§ **WHAT YOU HAVE TO DO**
Of the lines in the records that follow, how many include the word "from"? Answer with a bare number.

(Modeling code records)

====

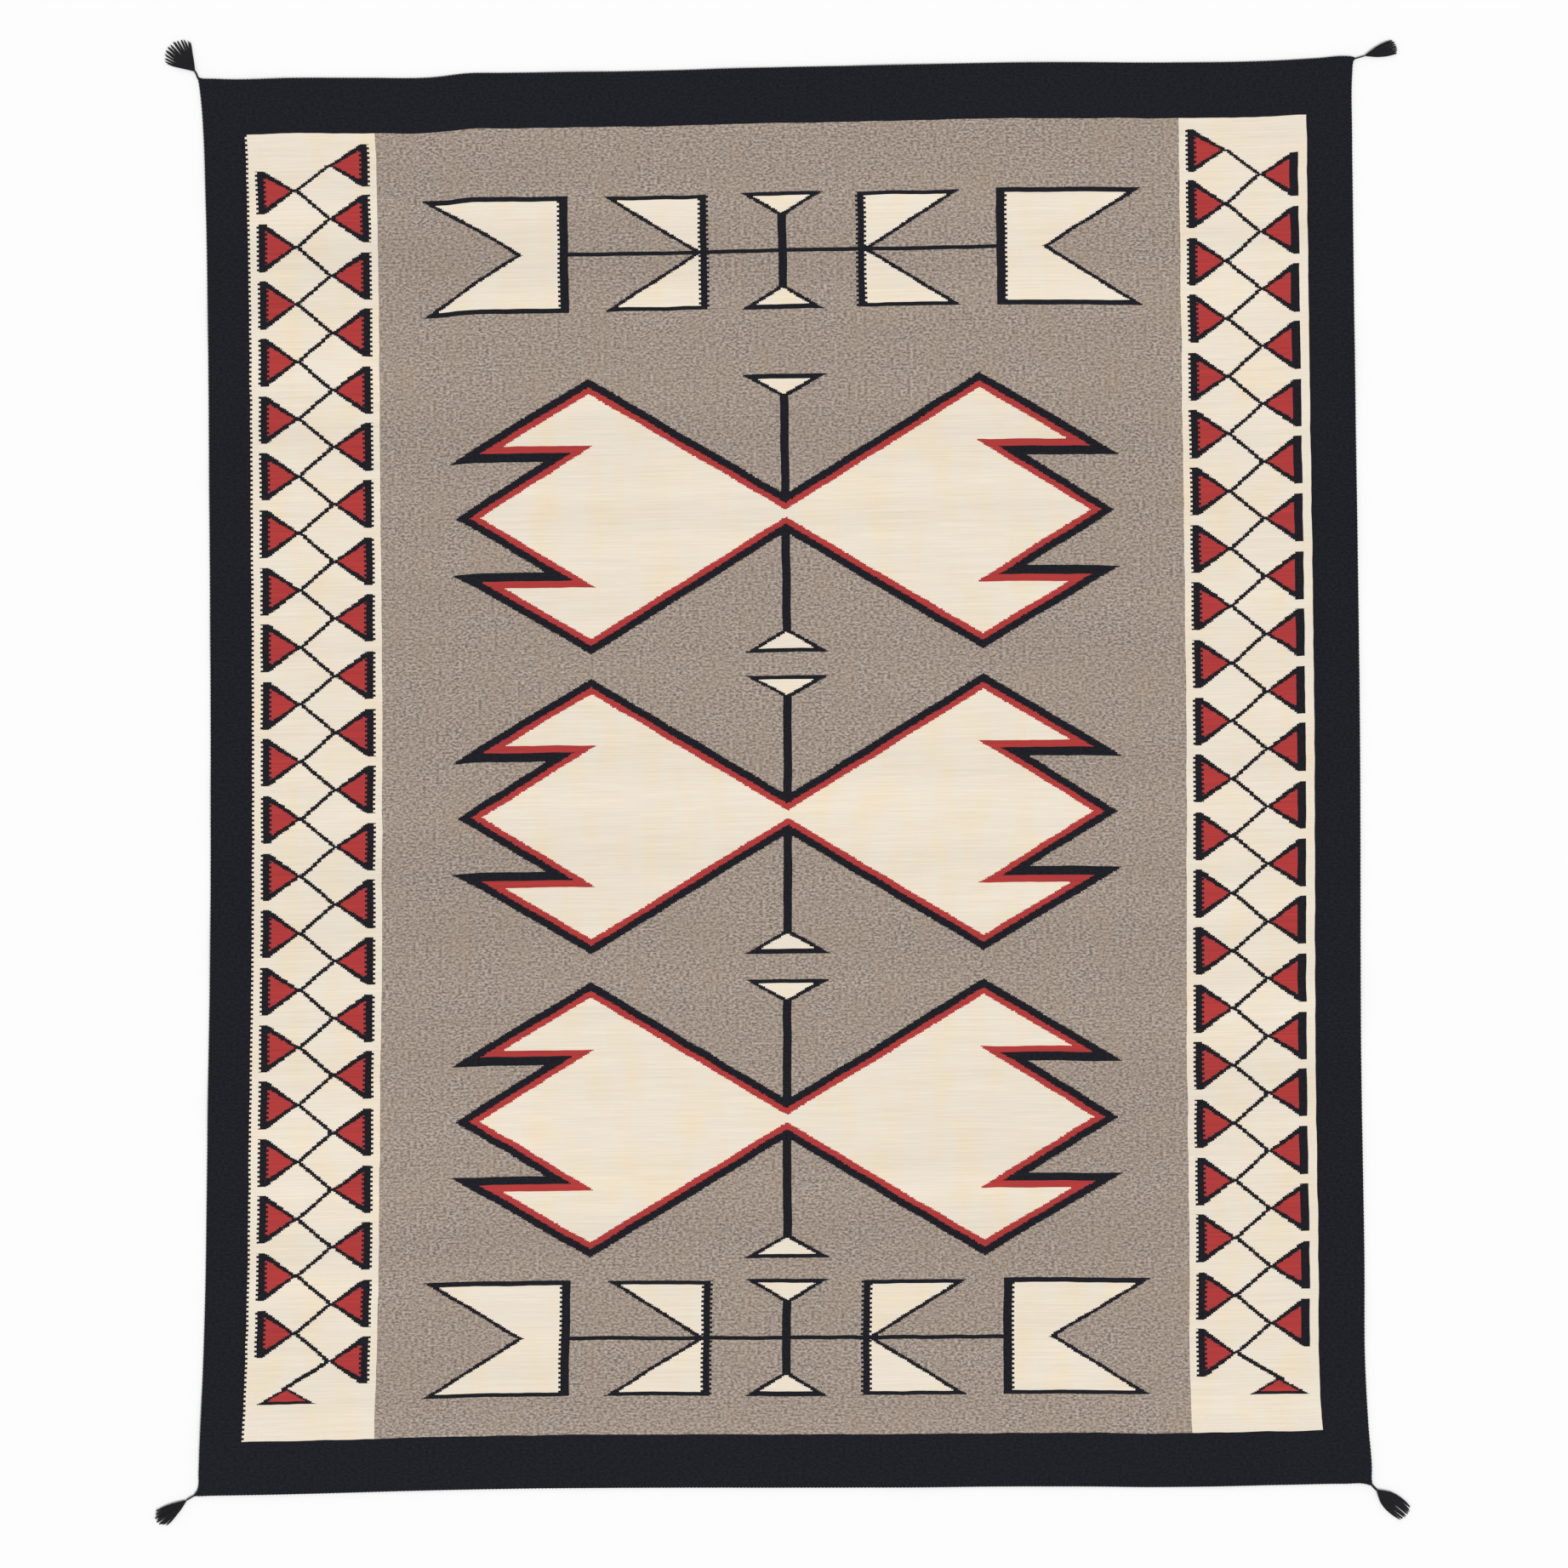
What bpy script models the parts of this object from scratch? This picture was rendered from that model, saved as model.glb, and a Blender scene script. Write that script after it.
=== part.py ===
"""A southwest style rug: one flat, weft-faced wool weave lying on the floor.

The weave has a thicker twined edge all round, its four corners are drawn out to
points, and each point carries the twisted end of the edge cords, which opens
into a flat tassel of cut wool strands. The x axis runs across the rug, the y
axis along its warps, and z = 0 is the floor.
"""
import math
import random
from collections import namedtuple

import bmesh
import bpy
from mathutils import Vector
from mathutils.geometry import intersect_line_line_2d

MM = 0.001

# The weave. Heights are above the floor, insets are measured in from the outline.
WEAVE_THICKNESS = 4.2 * MM
EDGE_PROFILE = (
    # inset, height
    (2.0 * MM, 0.0 * MM),
    (0.5 * MM, 0.9 * MM),
    (0.0 * MM, 2.4 * MM),
    (0.5 * MM, 3.9 * MM),
    (2.2 * MM, 4.9 * MM),
    (4.6 * MM, 4.9 * MM),
    (7.0 * MM, WEAVE_THICKNESS),
)
PROFILE_SHARE_OF_ROOM = 0.4
PROFILE_EASE = 40.0 * MM
PROFILE_REACH = 1000.0 * MM
OUTLINE_STEP = 90.0 * MM

# The four edges as they lie, in millimetres: where along the edge, and where the edge is.
LEFT_EDGE = (
    # y, x
    (-1412, -1235.6),
    (-1365, -1233.5),
    (-1221, -1227.3),
    (-1077, -1223.0),
    (-861, -1219.8),
    (-645, -1217.1),
    (-357, -1212.6),
    (-69, -1211.5),
    (218, -1211.9),
    (650, -1214.7),
    (938, -1216.9),
    (1226, -1221.8),
    (1370, -1226.3),
    (1442, -1231.4),
    (1474, -1235.0),
)
RIGHT_EDGE = (
    # y, x
    (-1446, 1245.2),
    (-1365, 1238.7),
    (-1221, 1230.9),
    (-1005, 1229.5),
    (-717, 1224.6),
    (-501, 1221.9),
    (-213, 1221.2),
    (74, 1220.3),
    (362, 1217.1),
    (650, 1212.8),
    (938, 1208.6),
    (1226, 1205.0),
    (1370, 1203.4),
    (1506, 1203.8),
)
TOP_EDGE = (
    # x, y
    (-1207, 1491.6),
    (-1171, 1490.4),
    (-1027, 1493.6),
    (-883, 1493.5),
    (-739, 1494.9),
    (-667, 1503.2),
    (-595, 1504.1),
    (-307, 1508.0),
    (-19, 1515.8),
    (196, 1520.1),
    (484, 1526.0),
    (628, 1526.8),
    (772, 1525.9),
    (1060, 1531.1),
    (1132, 1535.4),
    (1196, 1539.4),
)
BOTTOM_EDGE = (
    # x, y
    (-1216, -1506.4),
    (-1171, -1505.5),
    (-1027, -1502.6),
    (-739, -1494.7),
    (-595, -1491.8),
    (-451, -1490.0),
    (-307, -1489.3),
    (268, -1488.4),
    (484, -1486.6),
    (628, -1486.4),
    (772, -1487.9),
    (1060, -1483.2),
    (1188, -1480.9),
)

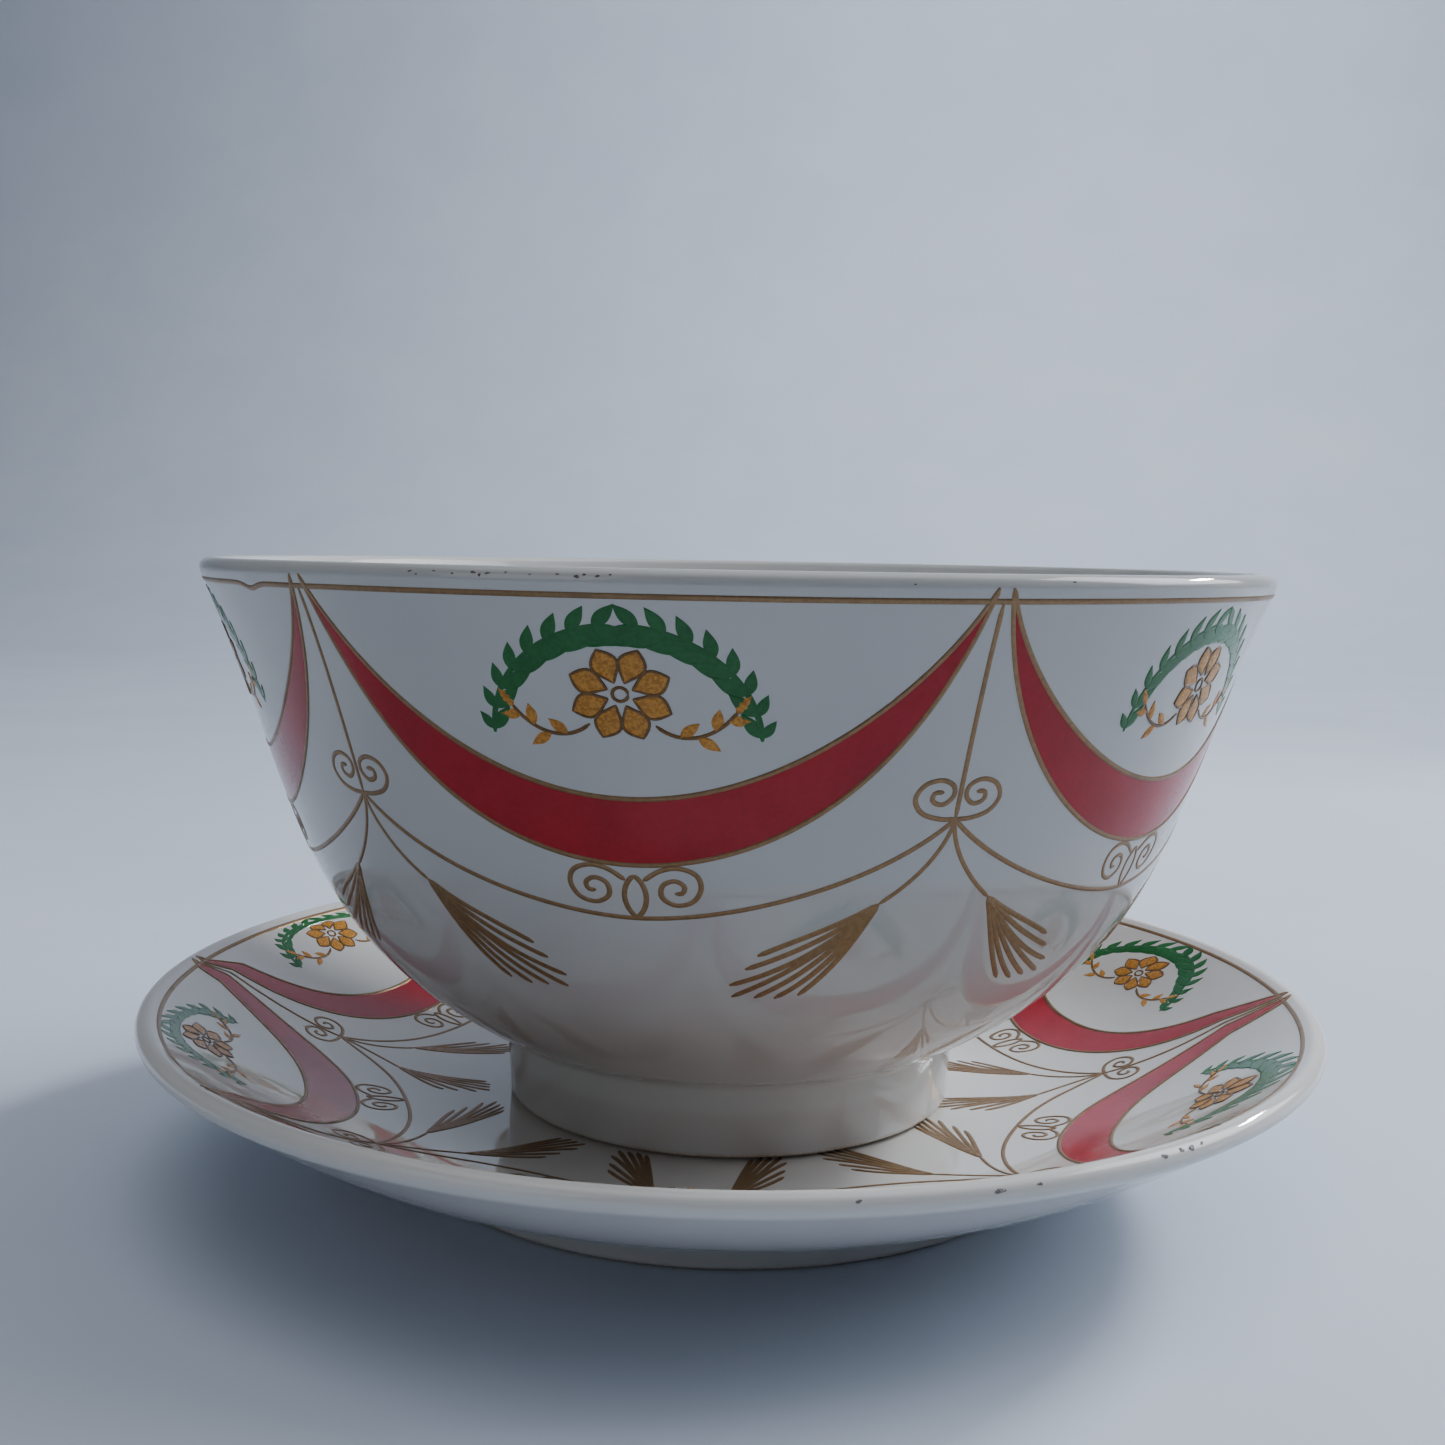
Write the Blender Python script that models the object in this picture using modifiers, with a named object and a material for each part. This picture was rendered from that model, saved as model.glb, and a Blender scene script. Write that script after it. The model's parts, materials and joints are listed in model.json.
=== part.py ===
"""A footed porcelain bowl standing in its matching saucer.

Metres, +Z up. The origin is in the middle of the circle on which the saucer's foot ring stands.
Both vessels are turned shapes about Z, so each is one profile and a Screw modifier.
"""

import math

import bpy
from mathutils import Vector

# The bowl
RIM_RADIUS = 0.0575
BOWL_HEIGHT = 0.0595
BOWL_LIP_RADIUS = 0.0010
BOWL_WALL_AT_LIP = 0.0021
BOWL_WALL_AT_FOOT = 0.0034
BOWL_FLOOR = 0.0036
WALL_ANGLE_AT_LIP = math.radians(66.8)
WALL_ANGLE_AT_FOOT = math.radians(28.9)
WALL_FULLNESS = 0.44

# The bowl's foot ring
FOOT_RADIUS = 0.0254
FOOT_HEIGHT = 0.0070
FOOT_TAPER = 0.0004
FOOT_RING_WIDTH = 0.0032
FOOT_RECESS = 0.0055
FOOT_FILLET = 0.0014
FOOT_EDGE = 0.0007

# The saucer
SAUCER_RADIUS = 0.0646
SAUCER_HEIGHT = 0.0191
SAUCER_LIP_RADIUS = 0.0011
SAUCER_WALL = 0.0028
SAUCER_FLOOR = 0.0032
SAUCER_ANGLE_AT_LIP = math.radians(33.0)
SAUCER_PULL_AT_WELL = 0.45
SAUCER_PULL_AT_LIP = 0.28

# The saucer's foot ring
SAUCER_FOOT_RADIUS = 0.0362
SAUCER_FOOT_RING_WIDTH = 0.0034
SAUCER_FOOT_HEIGHT = 0.0032
SAUCER_FOOT_FILLET = 0.0008

# How the two fit
WELL_PLAY = 0.0046
REST_GAP = 0.0003

# Fineness of the turned shapes
TURN_STEPS = 60
WALL_STEPS = 12
FLOOR_STEPS = 6
LIP_STEPS = 6
ROUND_STEPS = 3
MERGE_DISTANCE = 0.00005

WELL_RADIUS = FOOT_RADIUS + WELL_PLAY
WELL_FLOOR = SAUCER_FOOT_HEIGHT + SAUCER_FLOOR
BOWL_BASE = WELL_FLOOR + REST_GAP


def point(radius, height):
    return Vector((radius, 0.0, height))


def direction(angle):
    return point(math.cos(angle), math.sin(angle))


def arc(centre, radius, start, end, steps):
    """Points on an arc in the XZ plane, both ends included; the angles are in degrees from +X towards +Z."""
    turn = [start + (end - start) * i / steps for i in range(steps + 1)]
    return [centre + radius * direction(math.radians(angle)) for angle in turn]


def bezier(ends, handles, steps):
    """Points on a cubic curve, both ends included, and its normals on the left of the way it runs."""
    a, d = ends
    b, c = handles
    points = []
    normals = []
    for i in range(steps + 1):
        t = i / steps
        u = 1.0 - t
        points.append(u**3 * a + 3 * u * u * t * b + 3 * u * t * t * c + t**3 * d)
        along = (u * u * (b - a) + 2 * u * t * (c - b) + t * t * (d - c)).normalized()
        normals.append(point(-along.z, along.x))
    return points, normals


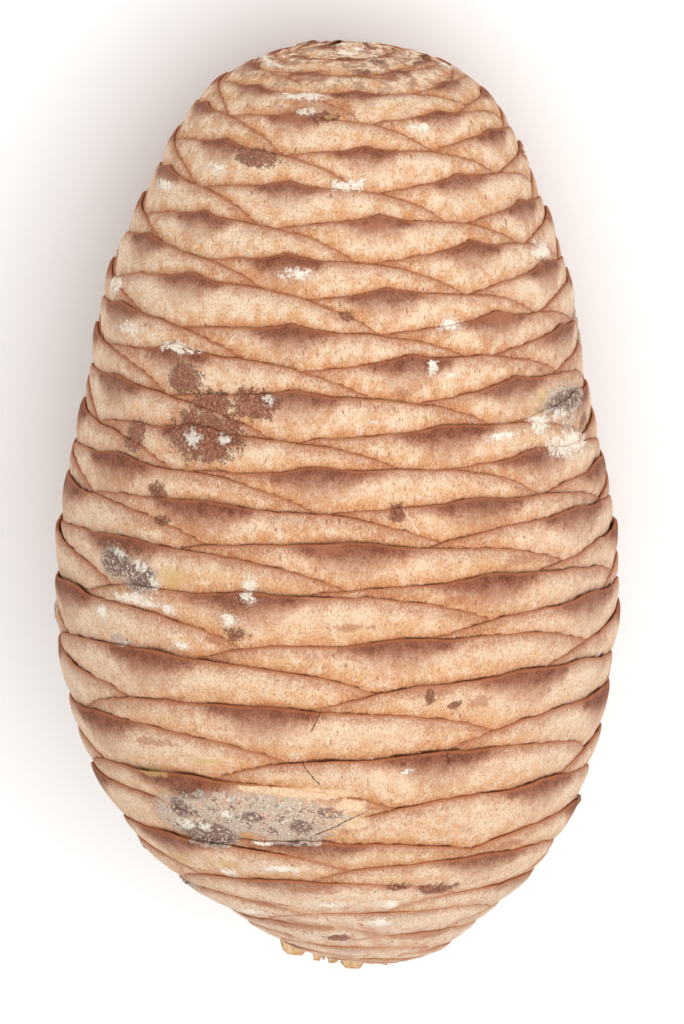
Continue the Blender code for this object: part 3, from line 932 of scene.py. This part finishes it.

====

§ **RESULT OF THIS EXERCISE**
9